→ Data block:

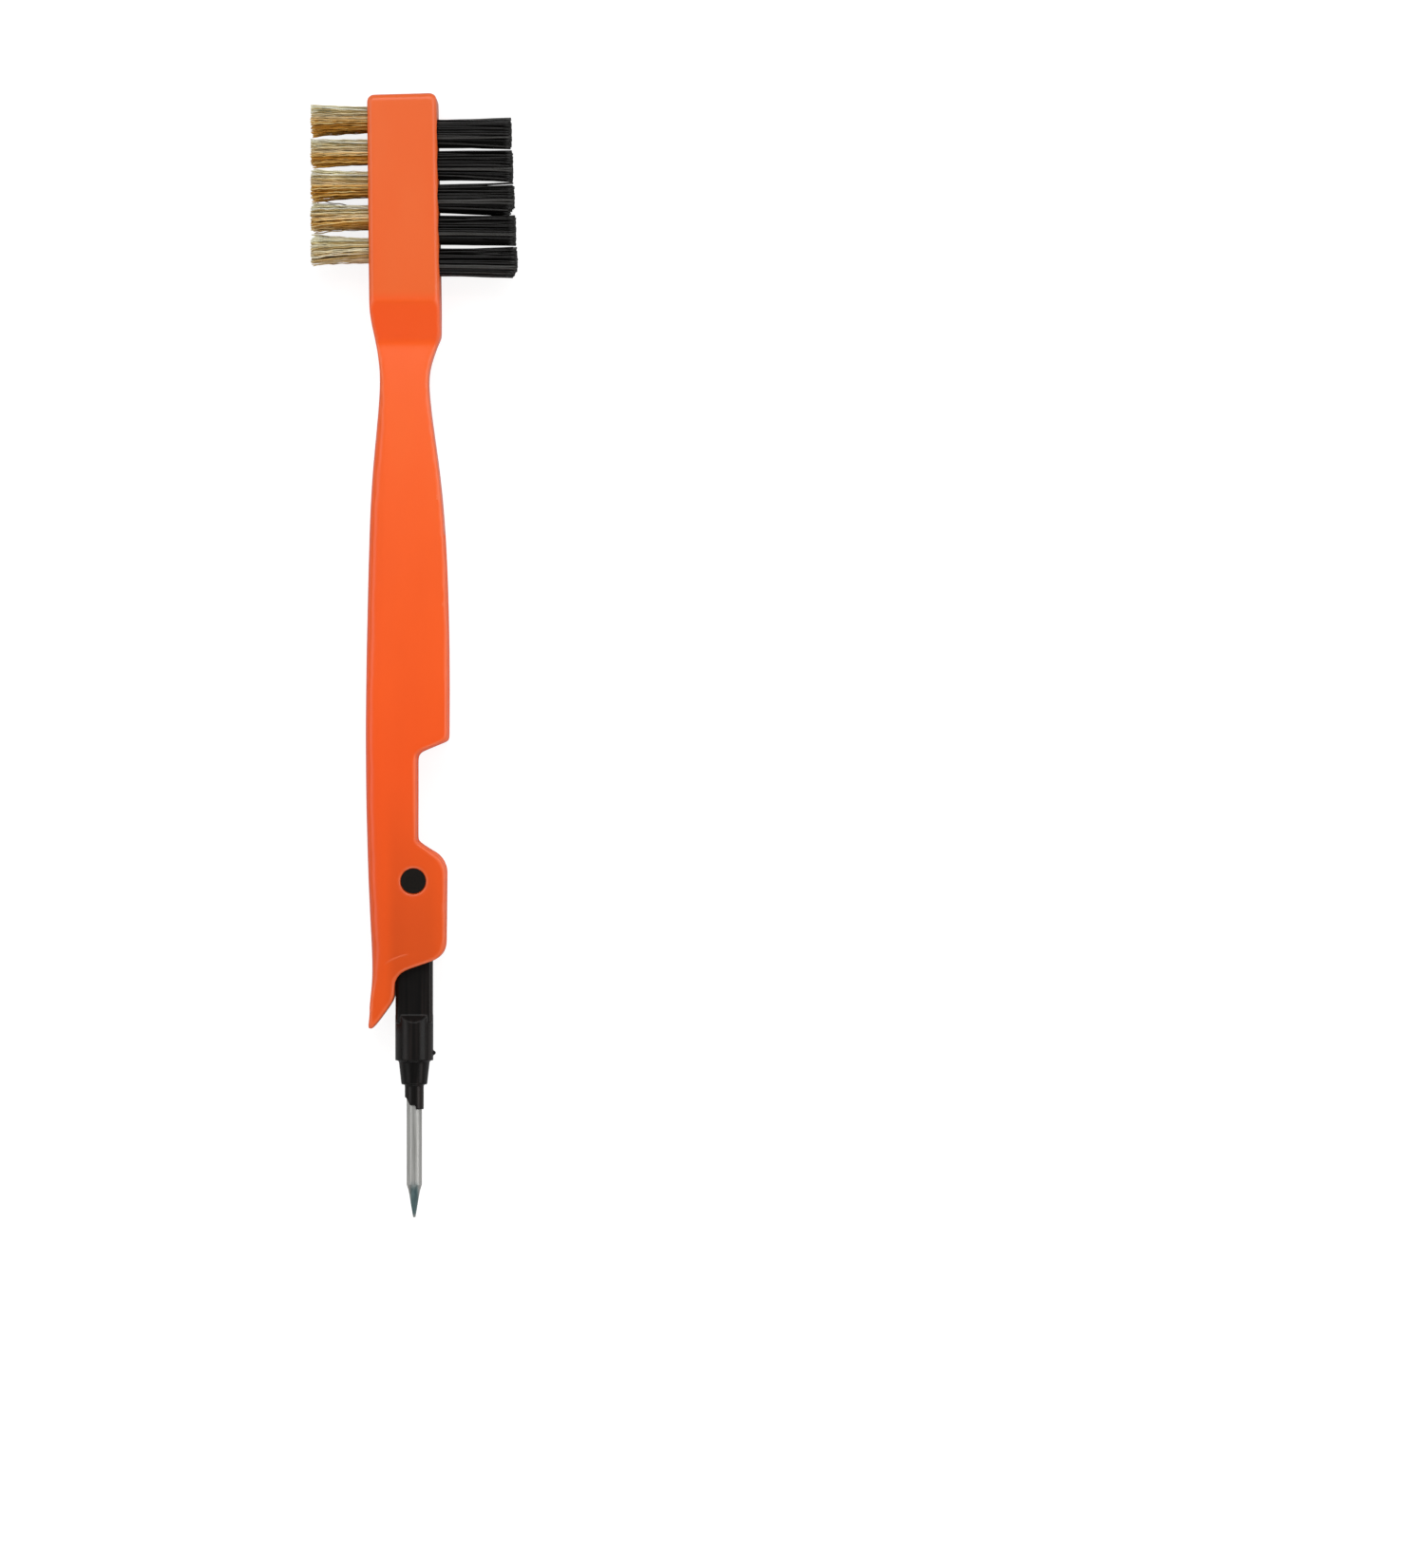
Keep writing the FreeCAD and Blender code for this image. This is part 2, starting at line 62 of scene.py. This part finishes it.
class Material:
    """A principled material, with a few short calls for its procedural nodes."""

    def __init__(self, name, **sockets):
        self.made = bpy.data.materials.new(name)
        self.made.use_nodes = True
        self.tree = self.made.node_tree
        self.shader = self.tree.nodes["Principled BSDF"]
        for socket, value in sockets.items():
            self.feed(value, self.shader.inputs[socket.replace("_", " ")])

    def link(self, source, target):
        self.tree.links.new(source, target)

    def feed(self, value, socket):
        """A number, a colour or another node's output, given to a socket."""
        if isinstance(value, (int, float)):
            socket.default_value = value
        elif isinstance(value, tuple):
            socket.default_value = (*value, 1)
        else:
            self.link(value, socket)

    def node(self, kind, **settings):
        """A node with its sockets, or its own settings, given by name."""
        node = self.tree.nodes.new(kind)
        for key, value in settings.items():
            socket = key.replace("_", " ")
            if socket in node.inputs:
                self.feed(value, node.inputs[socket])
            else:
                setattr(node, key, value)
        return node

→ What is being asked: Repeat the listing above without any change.

→ Answer for this exercise:
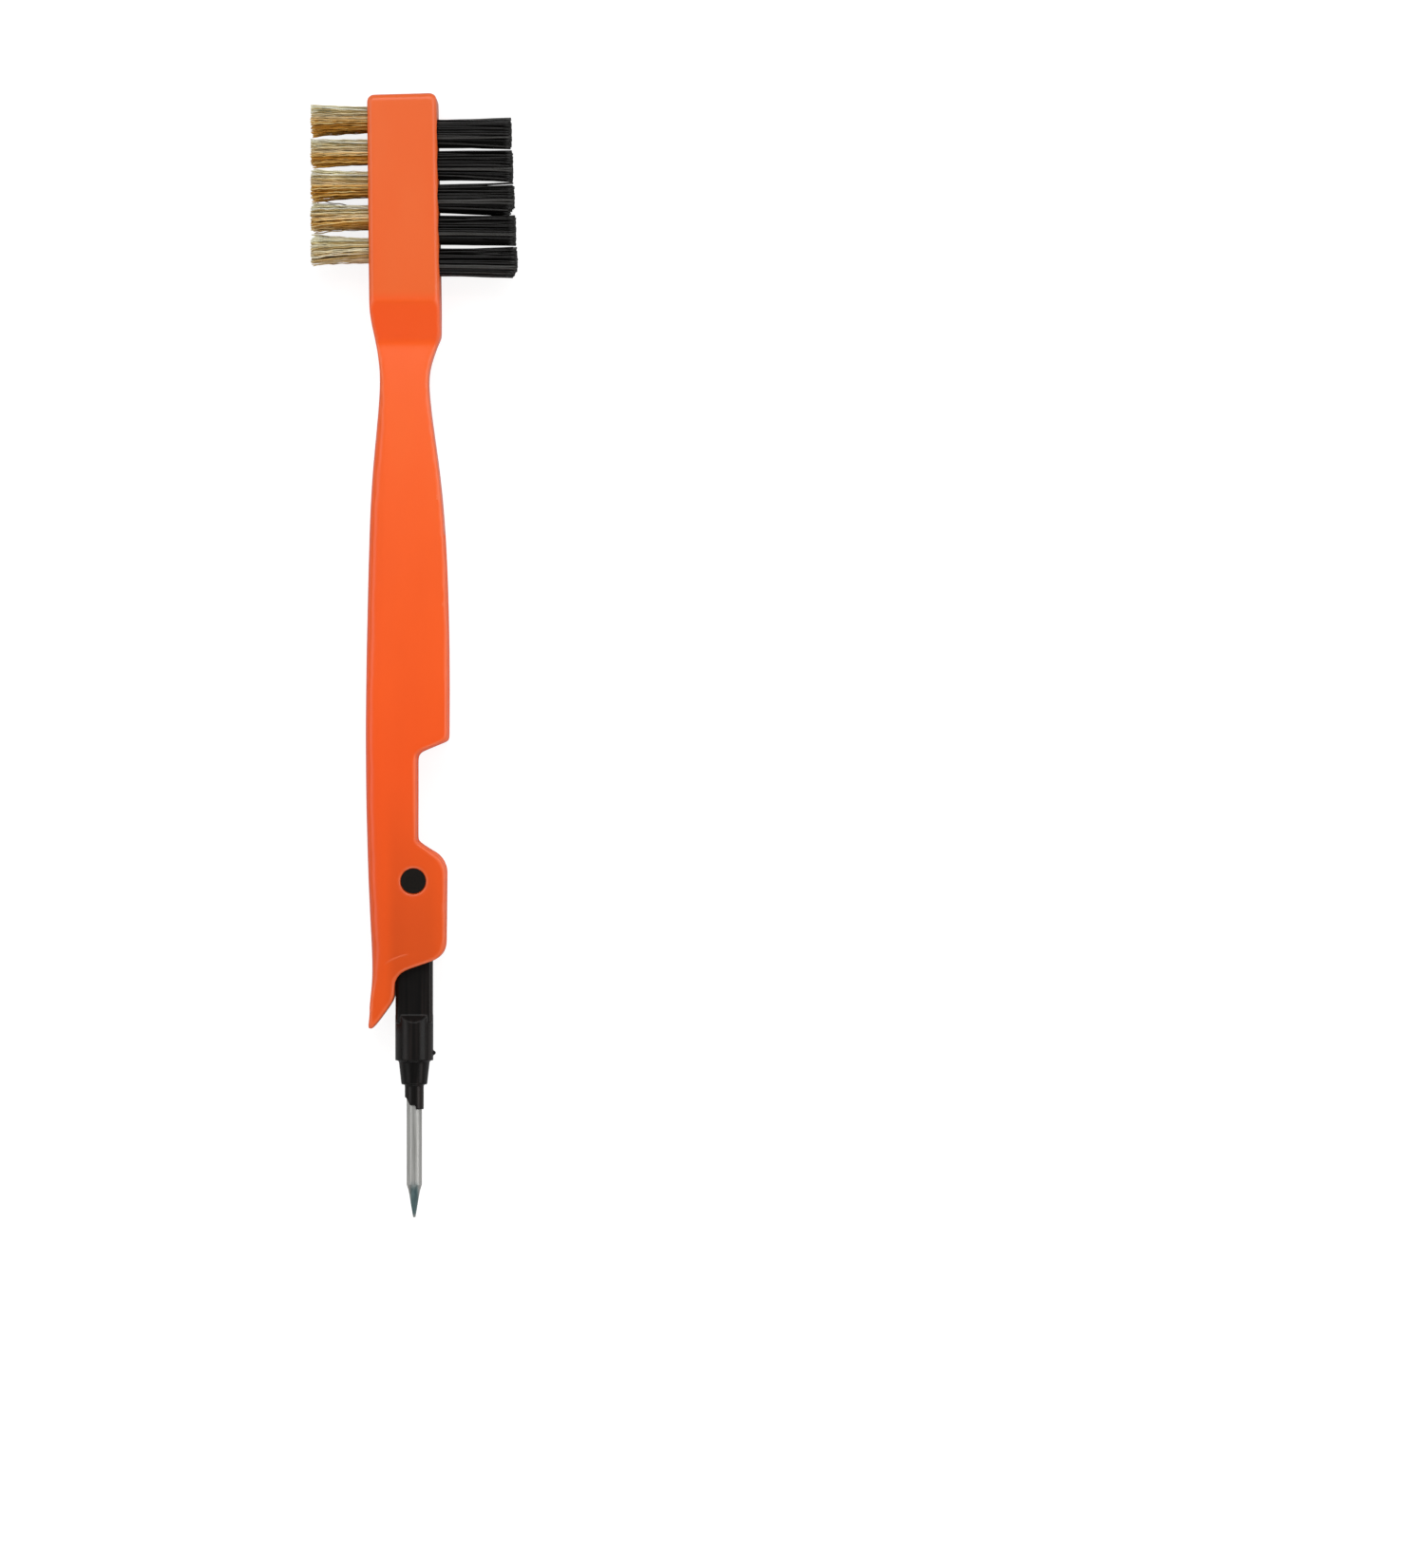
Keep writing the FreeCAD and Blender code for this image. This is part 2, starting at line 62 of scene.py. This part finishes it.
class Material:
    """A principled material, with a few short calls for its procedural nodes."""

    def __init__(self, name, **sockets):
        self.made = bpy.data.materials.new(name)
        self.made.use_nodes = True
        self.tree = self.made.node_tree
        self.shader = self.tree.nodes["Principled BSDF"]
        for socket, value in sockets.items():
            self.feed(value, self.shader.inputs[socket.replace("_", " ")])

    def link(self, source, target):
        self.tree.links.new(source, target)

    def feed(self, value, socket):
        """A number, a colour or another node's output, given to a socket."""
        if isinstance(value, (int, float)):
            socket.default_value = value
        elif isinstance(value, tuple):
            socket.default_value = (*value, 1)
        else:
            self.link(value, socket)

    def node(self, kind, **settings):
        """A node with its sockets, or its own settings, given by name."""
        node = self.tree.nodes.new(kind)
        for key, value in settings.items():
            socket = key.replace("_", " ")
            if socket in node.inputs:
                self.feed(value, node.inputs[socket])
            else:
                setattr(node, key, value)
        return node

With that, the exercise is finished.